I used bowl until it was enough water where it didn't really make a difference. Should I run the filter or leave it off? what would be better? is it safe for fish to be added or wait till it clears?


----------



## Bungalowdan (Aug 16, 2010)

RJCampbell86 said:


> I used bowl until it was enough water where it didn't really make a difference. Should I run the filter or leave it off? what would be better? is it safe for fish to be added or wait till it clears?


Is it an established tank with a cycled filter or new setup?


----------



## RJCampbell86 (Sep 24, 2011)

Bungalowdan said:


> RJCampbell86 said:
> 
> 
> > I used bowl until it was enough water where it didn't really make a difference. Should I run the filter or leave it off? what would be better? is it safe for fish to be added or wait till it clears?
> ...


The tank was cycled running almost a year. I placed the fish in a 30 gallon tank i had and took out the bio media and left it in the tank where the fish is to save the cycle. its just a plain sponge and carbon in the filter for now.

I'm in the process of switching to Africans just starting to get it set u[ then I'll plan out what I want. I plan on making a topic at a later date about my stock list.


----------



## The King Crabb (Jun 28, 2011)

Possibly debris in the water? I've also found that to "not make a difference" in the sand the water height has to be above 2'.


----------



## DJRansome (Oct 29, 2005)

I have had really good luck avoiding cloudy water when adding substrate, but others experience a day of cloudiness at first and then it clears. To try this option, you definitely want to run your filters...that is what will remove the cloudiness.

Personally if the fish are not in yet I would remove the substrate and rewash. Easier now than if you find out after 2-3 days that you need to do it.

If the cloudiness is a little dust from the gravel, it won't hurt the fish.


----------



## BillD (May 17, 2005)

Clean sand or gravel doesn't cloud the water. Running water through gravel or sand will not really clean it unless you are moving the material around to allow the water to float away tiny particles trapped in the sand. It is easiest to do it in small quantities.


----------



## RJCampbell86 (Sep 24, 2011)

IDK, I haven cleaned it a few times. when I 1st got it once it was in the tank I re-rinsed it then I took it all out and cleaned it again then yet again today I took it out and cleaned it again. This stuff is dirty. no matter how much I clean it its still dirty. I even added it using that bottle trick and my water is still cloudy 

Each time the water ran clean out my bowl even mixing by hand it ran clean.


----------



## DJRansome (Oct 29, 2005)

I felt that way about crushed coral. Time to try a new substrate.


----------



## RJCampbell86 (Sep 24, 2011)

I'm going to let it run and see if it clears up. I have 2 Aquaclear 110 filters running trying to clear the water. Ill give it a few days hopefully it will clear up. :?


----------



## lelandgray (Jan 19, 2011)

Mine was cloudy the first day I put my sand in. I rinsed it as thoroughly as I possibly could in 5 gallon buckets a little bit at a time. The next morning, the tank was clear.

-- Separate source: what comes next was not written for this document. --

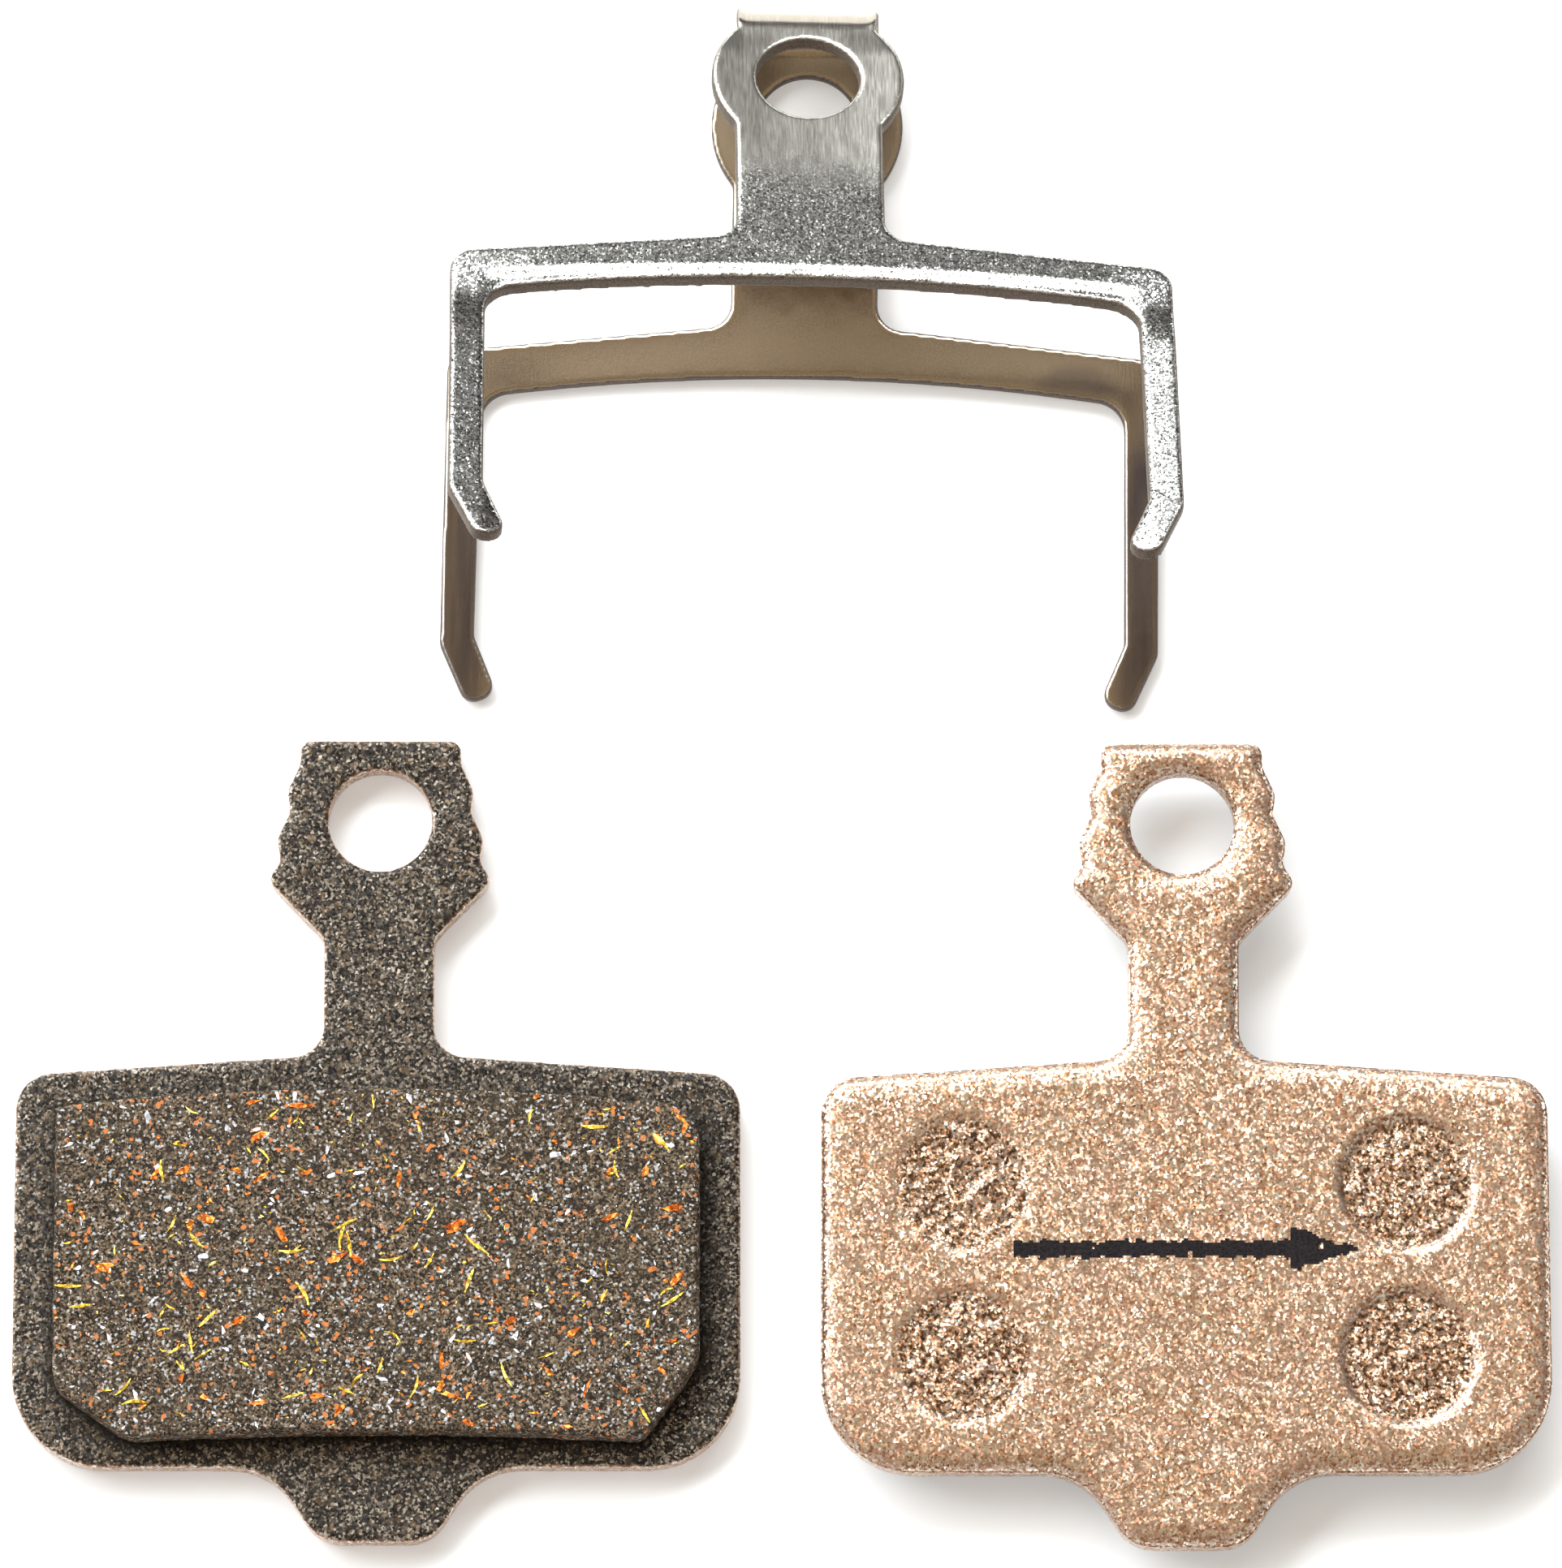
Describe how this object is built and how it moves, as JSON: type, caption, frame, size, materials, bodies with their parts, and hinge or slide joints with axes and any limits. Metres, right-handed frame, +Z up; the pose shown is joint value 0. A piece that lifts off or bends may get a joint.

I'd just wait another day or so.


----------



## biglove (Jan 4, 2010)

If you are running HOB filters be aware that the suspended dirt and sand is going to wreak havoc on your impellers...

The reason I switched to canisters is the damage done to my HOBs when adding sand and despite cleaning, the continued damage when my Mbuna sent sand flying...


----------



## RJCampbell86 (Sep 24, 2011)

Well I went to walmart and bought this stuff called Crystal Clear it was less then 3$ and it made the water clear. I didn't think it was going to work but an hour after I put it in the water was clear.

It's not like normal sand it's different if I pick it up and drop it in the water it sinks very quick. It's almost like very small rocks not really sand.


----------



## DJRansome (Oct 29, 2005)

I'd avoid using chemicals like that once your fish are in the tank. Although they may say claim to be fish and plant safe, you will find posts about problems if you search the forum.


----------



## RJCampbell86 (Sep 24, 2011)

Yea, I don't plan on really using it with fish in. Hoping the water won't get cloudy again but worried it will once the fish are and and the sand gets moved around. So I was thinking of mixing the sand up and adding it till the sand is good the doing a huge water change.


----------